When she finished at Bartocci’s on Christmas Eve she went directly as arranged to the parish hall so that she could take instructions for the next day. Long tables were being carried in from a truck parked outside, followed by benches. She had heard Father Flood before mass asking some women to lend him tablecloths that they could then retrieve when Christmas was over. After his sermon he had asked for donations of cutlery and glasses and cups and saucers and plates to add to his store. He also made clear that the parish hall would be open from eleven in the morning until nine in the evening on Christmas Day and anyone passing, irrespective of creed or country of origin, would be welcome in God’s name; even those not in need of food or refreshment could drop by at any time to add to the day’s cheer, but not, he added, between twelve thirty and three, please, when Christmas dinner would be served. He also announced, that, beginning in the middle of January, he was going to run a dance in the parish hall every Friday night with a live band but no alcohol to raise funds for the parish and he would like everyone to spread the word.
As soon as Eilis had pushed past the men setting the tables and benches down evenly in rows and women hanging Christmas decorations from the ceiling, she saw Father Flood.
‘I wonder would you count the silverware to make sure we have enough,’ he said. ‘Otherwise, we’ll have to go out into the highways and byways.’
‘How many are you expecting?’
‘Two hundred last year. They cross the bridges, some of them come down from Queens and in from Long Island.’
‘And are they all Irish?’
‘Yes, they are all leftover Irishmen, they built the tunnels and the bridges and the highways. Some of them I only see once a year. God knows what they live on.’

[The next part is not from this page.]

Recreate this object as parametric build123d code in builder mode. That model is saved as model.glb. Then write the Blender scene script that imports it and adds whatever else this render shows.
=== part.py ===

‘Why don’t they go back home?’
‘Some of them are here fifty years and they’ve lost touch with everyone,’ Father Flood said. ‘One year I got home addresses for some of them, the ones I thought needed help most, and I wrote to Ireland for them. Mostly, I got silence but for one poor old divil I got a stinker of a letter from his sister-in-law saying that the farm, or homestead, or whatever it was, wasn’t his and he wasn’t to think of ever setting foot in it. She’d scatter him at the gate. I remember that. That’s what she said.’
1494 words
As evidenced in this scene, chosen at random, the five commandments of storytelling can be subtle, they can be inferred, they can happen off the page or in ways that are indirect. The commandments are a framework rather than a formula. The movement in this scene happens through Eilis’s interactions with others and through the choices she makes. At times, it is Eilis’s silence that tells us most about her interior world.

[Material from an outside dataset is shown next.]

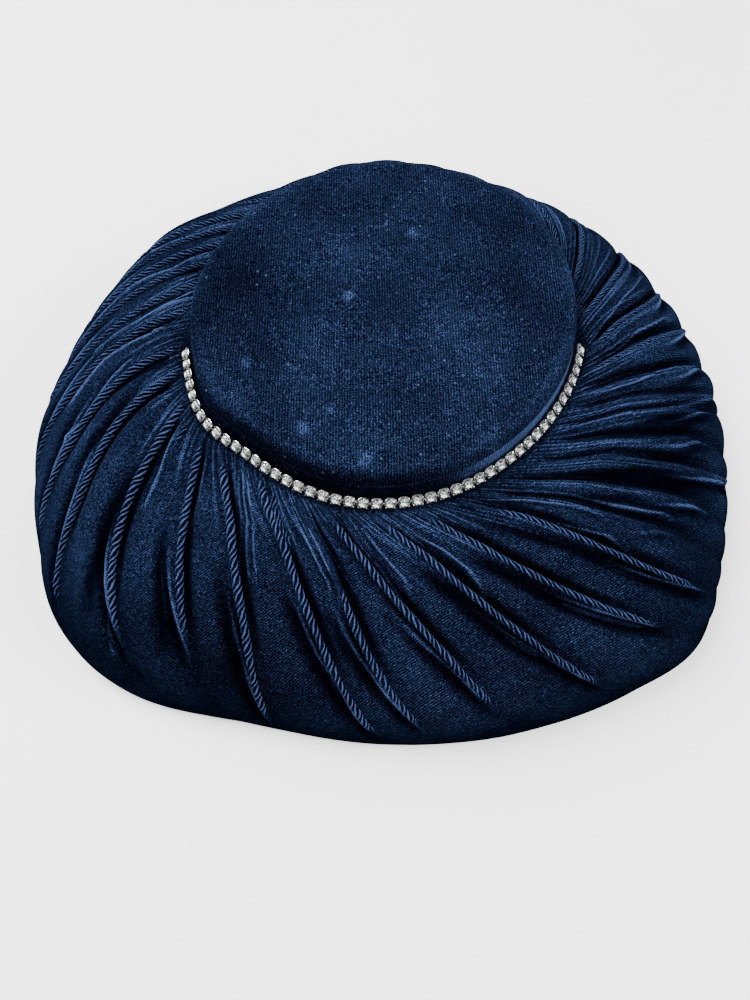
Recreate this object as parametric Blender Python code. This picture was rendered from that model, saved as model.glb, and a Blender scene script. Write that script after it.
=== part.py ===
"""A platter hat: a low round velvet crown on a wide, puffed, tucked brim, with a chain of stones between.

The hat stands on its brim, with the front towards -Y and +Z up. The origin is the middle of the floor
that the brim covers. Lengths are in metres. Angles are in degrees from the front, positive towards +X,
and a spot on the brim is given by its angle and by its share of the way from the chain to the edge.
"""
import math

import bmesh
import bpy
import numpy as np
from mathutils import Matrix, Vector

# Crown
CROWN_RADIUS = 0.0870      # outside of the wall at its foot
CROWN_HEIGHT = 0.0200      # foot to the middle of the top
CROWN_DOME = 0.0022        # rise of the top from its edge to its middle
CROWN_EDGE = 0.0080        # radius of the rounded edge
CROWN_LEAN = 0.0012        # how far the wall leans in by the time it meets the rounded edge
CROWN_WALL = 0.0022        # velvet over a stiff cloth
CROWN_STEPS = 72

# Brim
BRIM_REACH = 0.1770        # crown axis to the edge, straight ahead
BRIM_DROP = 0.0700         # edge to the flat seat under the crown and the chain
BRIM_FULLNESS = 1.8        # power of the rounded section: 2 is a quarter ellipse
BRIM_WALL = 0.0016         # under the hollows between the puffs
BRIM_SEAT_MARGIN = 0.0012  # flat seat that shows outside the chain, and outside the crown where it is bare
BRIM_SEAT_EASE = 12.0      # the seat narrows over this many degrees past the ends of the chain
EDGE_WALL = 0.0030         # the edge is turned under, so it is thicker
EDGE_TURN_HEIGHT = 0.0050  # and this tall
EDGE_ROUNDING = 0.0012
HEAD_LEDGE = 0.0022        # how far the brim reaches in under the crown wall
PUFF_HEIGHT = 0.0024       # swell of the velvet between two tucks
TUCK_HEIGHT = 0.0024       # how proud a stitched tuck stands
TUCK_HALF_WIDTH = 0.0021
TUCK_WIDEST_SHARE = 0.22   # half width of a tuck, as a share of the way to the next, where they crowd
PUFF_SHARE = 0.37          # the two rows of points on a puff, as shares of the way to the next tuck
GATHER_SHARE = 0.63
GATHER_HEIGHT = 0.0013     # short gather between two tucks, next to the chain

# Chain of stones, which lies round the front of the crown and stops at its two sides
STONE_COUNT = 46
STONE_PITCH = 0.00553
CUP_WIDTH = 0.0049
CUP_DEPTH = 0.0016         # rim to back
CUP_BACK_SHARE = 0.80      # width of the cup's back, as a share of the cup
CUP_RIM = 0.0003           # width of the metal that shows round a stone
CUP_END_SHARE = 0.45       # length of the flat end that faces the next cup, as a share of the width
CUP_SIDE_SHARE = 0.64      # length of the flat side along the chain, as a share of the width
STONE_CROWN = 0.0009       # rim to flat top
STONE_TABLE_SHARE = 0.56   # width of the flat top, as a share of the stone
STONE_BREAK_SHARE = 0.82   # width where the steep lower facets meet the flatter upper ones
STONE_BREAK_HEIGHT = 0.60  # and how far up it lies, as a share of STONE_CROWN
STONE_TILT = 45.0          # the stones look outwards and up by this much, in degrees

CLEARANCE = 0.0003         # between one piece and the next

# Plan of the brim's edge. reach is a share of BRIM_REACH.
EDGE_PLAN = [
    # angle, reach
    (0, 1.00), (20, 1.035), (36, 1.085), (47, 1.125), (57, 1.085), (72, 1.03), (92, 0.98), (118, 0.895),
    (145, 0.775), (180, 0.79), (212, 0.752), (236, 0.882), (260, 0.94), (280, 1.015), (296, 1.06),
    (309, 1.11), (322, 1.09), (340, 1.005),
]

# How far the foot of the crown is out of round. out is a share of CROWN_RADIUS.
CROWN_PLAN = [
    # angle, out
    (-163, 0.000), (-142, -0.008), (-118, -0.020), (-95, -0.010), (-76, -0.006), (-57, 0.022),
    (-40, -0.014), (-12, 0.014), (14, 0.008), (38, -0.013), (58, -0.009), (77, 0.010), (97, 0.030),
    (114, 0.060), (133, 0.078), (155, 0.046), (180, 0.022),
]

# The stitched tucks, in order round the brim. Each swings round as it runs outwards, so its angle is
# given beside the chain, a fifth of the way out, half way out and at the edge. end is the share of the
# way out where it dies away, and proud is a share of TUCK_HEIGHT.
TUCKS = [
    # start, fifth, half, edge, end, proud
    (-168, -156, -144, -133, 0.80, 0.8),
    (-156, -144, -131, -121, 0.80, 0.8),
    (-143, -132, -120, -110, 0.75, 0.9),
    (-135, -124, -112, -102, 0.70, 0.7),
    (-126, -116, -104, -94, 0.75, 0.9),
    (-117, -108, -97, -87, 0.70, 0.8),
    (-108, -99, -89, -79, 0.75, 0.9),
    (-97, -91, -80, -69, 0.80, 0.9),
    (-83, -79, -69, -57, 0.78, 1.0),
    (-75, -70, -58, -46, 0.78, 1.0),
    (-65, -56, -45, -26, 0.70, 1.0),
    (-54, -43, -32, -21, 0.60, 0.9),
    (-48, -32, -22, -15, 0.88, 1.0),
    (-35, -20, -9, 2, 0.86, 1.0),
    (-23, -11, -2, 10, 0.80, 1.0),
    (-16, -3, 10, 22, 0.74, 1.0),
    (-4, 10, 23, 38, 0.78, 1.0),
    (7, 21, 36, 55, 0.67, 1.0),
    (17, 34, 46, 58, 0.67, 1.0),
    (22, 41, 53, 61, 0.42, 0.7),
    (29, 48, 59, 66, 0.55, 0.8),
    (37, 55, 65, 74, 0.78, 1.0),
    (46, 60, 71, 78, 0.52, 0.7),
    (51, 66, 77, 87, 0.54, 0.8),
    (57, 70, 80, 90, 0.68, 0.9),
    (64, 76, 86, 96, 0.58, 0.9),
    (72, 84, 94, 105, 0.66, 1.0),
    (80, 92, 103, 116, 0.60, 1.0),
    (90, 103, 115, 132, 0.60, 1.0),
    (102, 117, 130, 146, 0.60, 1.0),
    (114, 131, 146, 159, 0.66, 0.9),
    (126, 143, 158, 170, 0.80, 0.8),
    (138, 154, 168, 180, 0.80, 0.8),
    (150, 165, 179, 191, 0.80, 0.8),
    (163, 177, 191, 203, 0.80, 0.8),
    (177, 190, 203, 215, 0.80, 0.8),
]
TUCK_SHARES = (0.0, 0.2, 0.5, 1.0)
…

In this scene, as with all scenes that serve a story well, there is a sense that something has been accomplished. When you are writing your own scene, something has to change. In the scene we have looked at above, several things have changed. The character has made preparations for her first Christmas in a new country. She has put other peoples’ needs before her own and as a reader we understand that there are motives at play beyond the character’s altruism. She made a choice not to disclose her plans to her housemates and the reader has understood the possible reasons why without being told. She spent time lingering over the gift selection for her loved ones and prepared to send these gifts home in time for Christmas. These details are all small but they represent a shift in this character’s thinking and they propel this story forwards which is absolutely essential. If you have written a scene that you know does not work, consider whether there is any forward momentum, new knowledges, specific choices that your character has made. Consider how your character makes their choices. What is the response of others around and how does this fuel tension and conflict?
When planning your scene ask yourself these questions about every one you sit down to write:
- What is my character’s goal in this scene?

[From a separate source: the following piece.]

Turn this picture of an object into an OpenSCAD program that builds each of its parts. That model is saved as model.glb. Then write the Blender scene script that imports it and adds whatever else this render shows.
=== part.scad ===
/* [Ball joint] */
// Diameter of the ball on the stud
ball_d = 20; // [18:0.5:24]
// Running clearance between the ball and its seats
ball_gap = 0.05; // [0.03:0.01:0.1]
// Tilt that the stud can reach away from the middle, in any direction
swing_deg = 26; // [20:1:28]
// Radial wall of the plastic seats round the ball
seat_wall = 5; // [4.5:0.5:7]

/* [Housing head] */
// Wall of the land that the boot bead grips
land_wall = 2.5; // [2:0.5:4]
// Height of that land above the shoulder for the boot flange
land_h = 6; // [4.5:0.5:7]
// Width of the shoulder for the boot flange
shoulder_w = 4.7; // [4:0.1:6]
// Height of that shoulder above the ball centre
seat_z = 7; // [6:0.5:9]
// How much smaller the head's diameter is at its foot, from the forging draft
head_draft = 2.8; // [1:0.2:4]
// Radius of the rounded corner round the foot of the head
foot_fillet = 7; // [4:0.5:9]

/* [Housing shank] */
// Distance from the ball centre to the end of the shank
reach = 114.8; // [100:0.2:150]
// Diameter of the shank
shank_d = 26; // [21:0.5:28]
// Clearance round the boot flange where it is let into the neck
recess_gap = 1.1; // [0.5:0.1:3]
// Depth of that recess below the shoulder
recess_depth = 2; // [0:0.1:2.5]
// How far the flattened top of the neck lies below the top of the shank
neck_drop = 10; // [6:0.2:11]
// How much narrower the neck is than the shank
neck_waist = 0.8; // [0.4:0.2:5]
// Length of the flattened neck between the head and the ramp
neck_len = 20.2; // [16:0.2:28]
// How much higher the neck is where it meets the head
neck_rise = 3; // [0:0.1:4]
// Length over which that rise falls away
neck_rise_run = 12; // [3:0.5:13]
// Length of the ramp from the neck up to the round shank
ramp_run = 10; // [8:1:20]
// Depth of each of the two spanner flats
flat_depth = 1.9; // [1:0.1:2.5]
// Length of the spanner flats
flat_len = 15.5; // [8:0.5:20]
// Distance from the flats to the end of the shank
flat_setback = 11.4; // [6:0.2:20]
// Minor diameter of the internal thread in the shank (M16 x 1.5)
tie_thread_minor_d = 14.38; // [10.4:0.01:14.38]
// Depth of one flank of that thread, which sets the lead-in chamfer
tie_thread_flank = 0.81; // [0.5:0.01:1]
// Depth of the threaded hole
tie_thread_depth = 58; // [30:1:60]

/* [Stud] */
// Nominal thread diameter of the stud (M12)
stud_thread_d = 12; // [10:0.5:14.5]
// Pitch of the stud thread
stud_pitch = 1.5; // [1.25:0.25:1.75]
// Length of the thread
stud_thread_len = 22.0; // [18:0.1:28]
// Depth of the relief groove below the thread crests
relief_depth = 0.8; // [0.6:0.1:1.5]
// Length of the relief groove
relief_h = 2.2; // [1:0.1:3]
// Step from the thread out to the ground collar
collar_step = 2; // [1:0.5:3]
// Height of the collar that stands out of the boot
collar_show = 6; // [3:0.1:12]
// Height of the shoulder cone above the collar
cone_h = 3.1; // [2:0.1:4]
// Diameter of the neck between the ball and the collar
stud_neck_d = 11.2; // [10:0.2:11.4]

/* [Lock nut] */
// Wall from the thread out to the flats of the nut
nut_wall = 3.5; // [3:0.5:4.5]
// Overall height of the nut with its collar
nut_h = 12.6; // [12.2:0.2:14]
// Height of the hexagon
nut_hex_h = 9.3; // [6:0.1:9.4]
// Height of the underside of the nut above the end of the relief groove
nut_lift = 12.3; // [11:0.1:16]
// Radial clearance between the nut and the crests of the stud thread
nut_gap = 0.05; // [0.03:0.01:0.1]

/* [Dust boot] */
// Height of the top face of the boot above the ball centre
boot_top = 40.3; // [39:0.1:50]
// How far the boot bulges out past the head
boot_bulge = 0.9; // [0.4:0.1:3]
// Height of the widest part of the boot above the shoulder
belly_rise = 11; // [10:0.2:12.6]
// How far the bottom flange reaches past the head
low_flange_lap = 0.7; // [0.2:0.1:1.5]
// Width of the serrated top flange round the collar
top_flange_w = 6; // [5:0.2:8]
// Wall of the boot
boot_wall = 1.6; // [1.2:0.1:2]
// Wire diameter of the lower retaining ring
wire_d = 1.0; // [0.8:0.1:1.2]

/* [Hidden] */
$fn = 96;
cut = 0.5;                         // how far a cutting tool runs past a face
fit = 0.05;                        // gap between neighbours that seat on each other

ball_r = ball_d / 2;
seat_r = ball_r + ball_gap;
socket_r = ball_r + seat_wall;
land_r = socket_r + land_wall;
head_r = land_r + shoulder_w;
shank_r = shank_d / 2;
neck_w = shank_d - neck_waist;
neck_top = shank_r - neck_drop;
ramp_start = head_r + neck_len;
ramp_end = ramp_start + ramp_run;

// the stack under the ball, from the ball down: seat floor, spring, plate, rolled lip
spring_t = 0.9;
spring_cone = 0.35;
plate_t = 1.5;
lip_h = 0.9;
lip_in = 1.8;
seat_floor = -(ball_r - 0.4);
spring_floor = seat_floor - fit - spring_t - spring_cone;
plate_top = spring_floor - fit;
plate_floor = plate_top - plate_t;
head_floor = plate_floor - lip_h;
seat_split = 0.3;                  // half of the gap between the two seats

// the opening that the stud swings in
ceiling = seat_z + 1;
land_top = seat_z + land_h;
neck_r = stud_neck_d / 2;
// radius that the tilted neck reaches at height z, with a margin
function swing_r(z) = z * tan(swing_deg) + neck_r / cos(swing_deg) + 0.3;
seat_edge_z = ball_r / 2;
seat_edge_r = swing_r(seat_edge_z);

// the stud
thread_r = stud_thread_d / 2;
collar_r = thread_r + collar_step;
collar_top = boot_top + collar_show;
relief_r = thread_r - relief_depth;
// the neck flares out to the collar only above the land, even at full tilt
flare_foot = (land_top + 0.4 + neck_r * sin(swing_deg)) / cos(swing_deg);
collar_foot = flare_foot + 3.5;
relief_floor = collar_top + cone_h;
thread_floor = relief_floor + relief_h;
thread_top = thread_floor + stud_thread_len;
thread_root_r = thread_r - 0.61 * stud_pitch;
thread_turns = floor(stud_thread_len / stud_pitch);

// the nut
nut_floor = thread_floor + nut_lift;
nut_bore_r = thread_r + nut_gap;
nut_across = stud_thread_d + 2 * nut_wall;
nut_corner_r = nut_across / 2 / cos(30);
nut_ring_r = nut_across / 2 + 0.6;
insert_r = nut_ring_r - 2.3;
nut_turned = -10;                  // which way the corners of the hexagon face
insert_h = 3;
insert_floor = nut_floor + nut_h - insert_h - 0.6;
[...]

- What are the obstacles they encounter?
- How are you moving the story forward in terms of character and plot?
I have applied these questions to the scene we have just read.
- Eilis’s goal is to avoid her emotions around missing her family at Christmas
- She is unsupported by her housemates and her landlady. She takes care to buy gifts for her family but excludes herself from joyfulness at Christmas
- The reader gets a deeper insight into this character – her single mindedness, her existence at the periphery of a household, and her self-sacrifice. Plot is propelled through Eilis’ greater understanding of other people’s migratory experiences and the severed ties that mirror her own
You may want to practice this exercise with other novels of different genres – some are easier than others. You will quickly get a good sense of the fundamentals that lie at the heart of every successful scene – sometimes these are subtle, sometimes explicit, but they should be there in every scene you write.